*Task details*
Locate the line bearing "if shape.isNull() or" in the material below, then reproduce it and each following line up to and including the line bearing "obj.parent = empty".

--- Start of Exercise materials ---

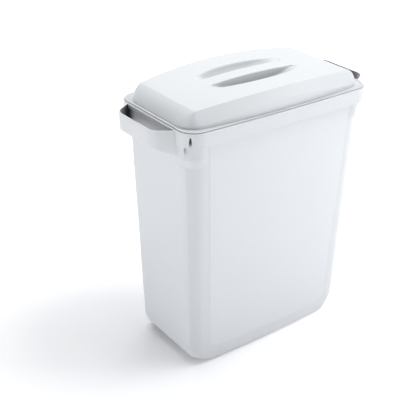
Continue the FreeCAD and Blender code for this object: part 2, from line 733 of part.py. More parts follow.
tub = build_tub()
lid = build_lid()
for item in doc.Objects:
    if "Invalid" in item.State or "Error" in item.State:
        raise RuntimeError(f"{item.Label} didn't build: {item.State}")
os.makedirs("parts", exist_ok=True)
for piece in (tub, lid):
    shape = piece.Shape
    if shape.isNull() or not shape.isValid() or len(shape.Solids) != 1:
        raise RuntimeError(f"{piece.Label} isn't one valid solid")
    shape.exportStep(f"parts/{piece.Label}.step")
    print(piece.Label, round(shape.Volume), "mm3", shape.BoundBox)
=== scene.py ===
"""Looks of the slim waste bin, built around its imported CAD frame.

Two moulded pieces: the tub with its rim, lugs, liner slits and bow handles, and the loose lid.
Shapes are worked out in millimetres in the CAD's own frame and written to meshes in metres.
"""
import math

import bmesh
import bpy
from mathutils import Matrix, Vector


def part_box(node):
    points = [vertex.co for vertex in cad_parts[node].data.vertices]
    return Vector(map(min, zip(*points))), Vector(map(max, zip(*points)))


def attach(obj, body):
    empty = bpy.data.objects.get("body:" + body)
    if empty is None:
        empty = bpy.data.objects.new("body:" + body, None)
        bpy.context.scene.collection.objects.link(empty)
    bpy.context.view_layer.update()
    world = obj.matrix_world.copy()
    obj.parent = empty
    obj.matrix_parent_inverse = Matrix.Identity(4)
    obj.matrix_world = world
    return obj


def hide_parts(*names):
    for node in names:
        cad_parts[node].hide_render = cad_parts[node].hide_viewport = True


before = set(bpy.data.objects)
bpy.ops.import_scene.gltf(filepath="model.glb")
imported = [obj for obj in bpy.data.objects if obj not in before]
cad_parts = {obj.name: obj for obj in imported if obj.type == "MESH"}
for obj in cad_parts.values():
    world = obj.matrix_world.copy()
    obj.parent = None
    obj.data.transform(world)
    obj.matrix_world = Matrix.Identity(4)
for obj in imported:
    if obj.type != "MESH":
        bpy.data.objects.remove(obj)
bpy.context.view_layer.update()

MM = 0.001
QUARTER = math.pi / 2


def millimetres(corner):
    """One corner of a frame box, in millimetres."""
    return [round(value / MM, 3) for value in corner]


BAND_REACH, RIM_HALF_WIDTH, RIM_TOP = millimetres(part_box("tub")[1])
FLANGE_HALF_LENGTH, FLANGE_HALF_WIDTH, LID_TOP = millimetres(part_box("lid")[1])
COLLAR_LOW = round(millimetres(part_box("lid")[0])[2] - RIM_TOP, 3)

UNGRAINED = 4.0  # "texture_edge" of a point that is well clear of the grained panels
INNER_CORNER = 0.8  # share of a wall's thickness by which its inner corners are tighter


# ---------------------------------------------------------------- shapes


def clamp(value, low=0.0, high=1.0):
    """The value, kept between two limits."""
    return max(low, min(high, value))


def smooth(value):
    """A smooth step from 0 to 1."""
    value = clamp(value)
    return value * value * (3 - 2 * value)


def mix(a, b, share):
    """A value part of the way from a to b."""
    return a + (b - a) * share


def spread(start, end, count):
    """Evenly spaced values from start, without end."""
    return [mix(start, end, index / count) for index in range(count)]


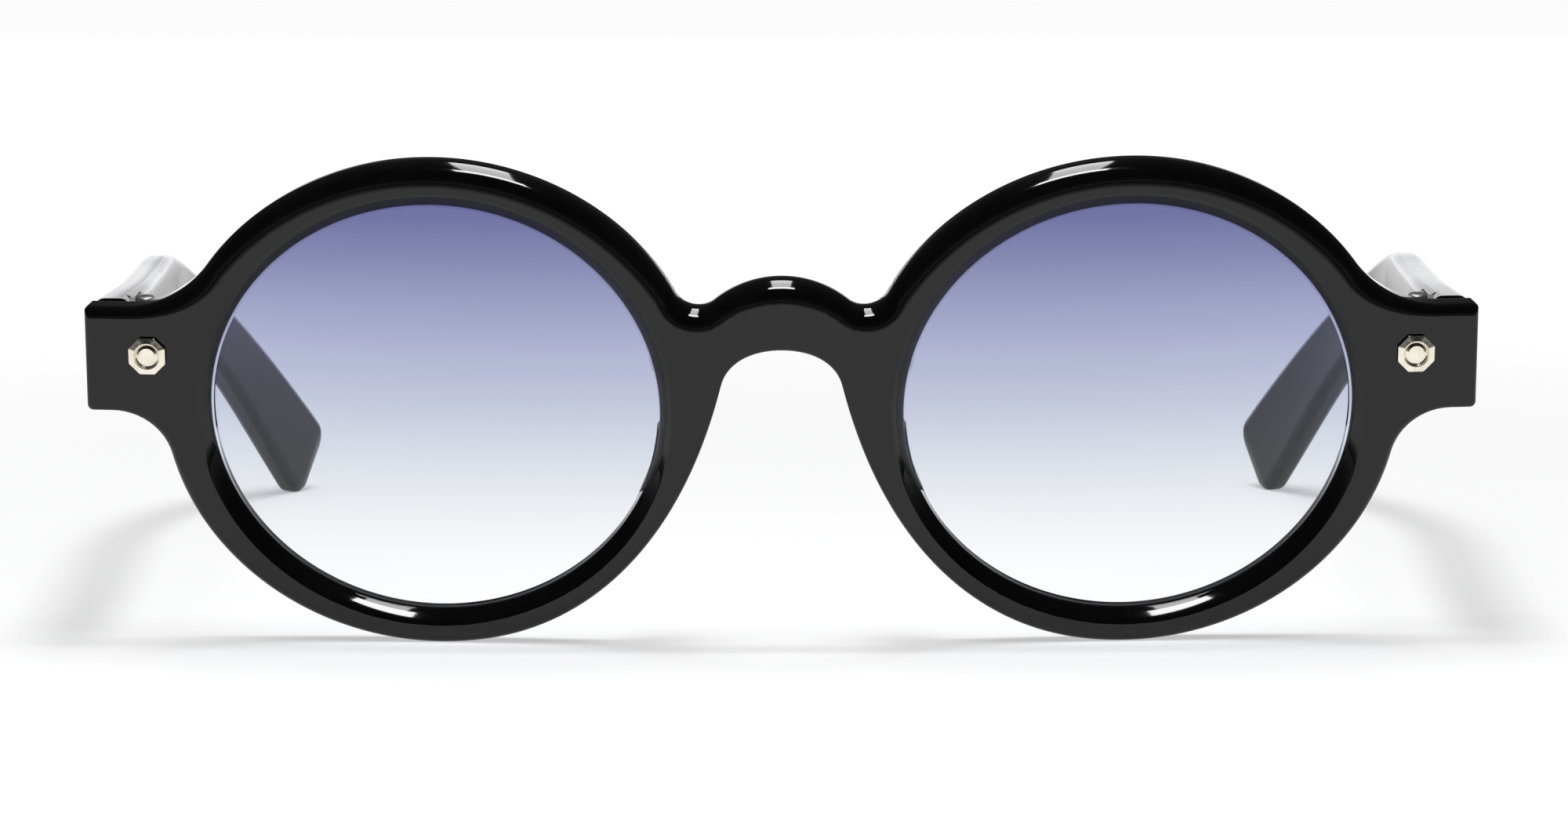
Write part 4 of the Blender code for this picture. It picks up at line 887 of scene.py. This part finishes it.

--- End of Exercise materials ---

*Complete answer*
    if shape.isNull() or not shape.isValid() or len(shape.Solids) != 1:
        raise RuntimeError(f"{piece.Label} isn't one valid solid")
    shape.exportStep(f"parts/{piece.Label}.step")
    print(piece.Label, round(shape.Volume), "mm3", shape.BoundBox)
=== scene.py ===
"""Looks of the slim waste bin, built around its imported CAD frame.

Two moulded pieces: the tub with its rim, lugs, liner slits and bow handles, and the loose lid.
Shapes are worked out in millimetres in the CAD's own frame and written to meshes in metres.
"""
import math

import bmesh
import bpy
from mathutils import Matrix, Vector


def part_box(node):
    points = [vertex.co for vertex in cad_parts[node].data.vertices]
    return Vector(map(min, zip(*points))), Vector(map(max, zip(*points)))


def attach(obj, body):
    empty = bpy.data.objects.get("body:" + body)
    if empty is None:
        empty = bpy.data.objects.new("body:" + body, None)
        bpy.context.scene.collection.objects.link(empty)
    bpy.context.view_layer.update()
    world = obj.matrix_world.copy()
    obj.parent = empty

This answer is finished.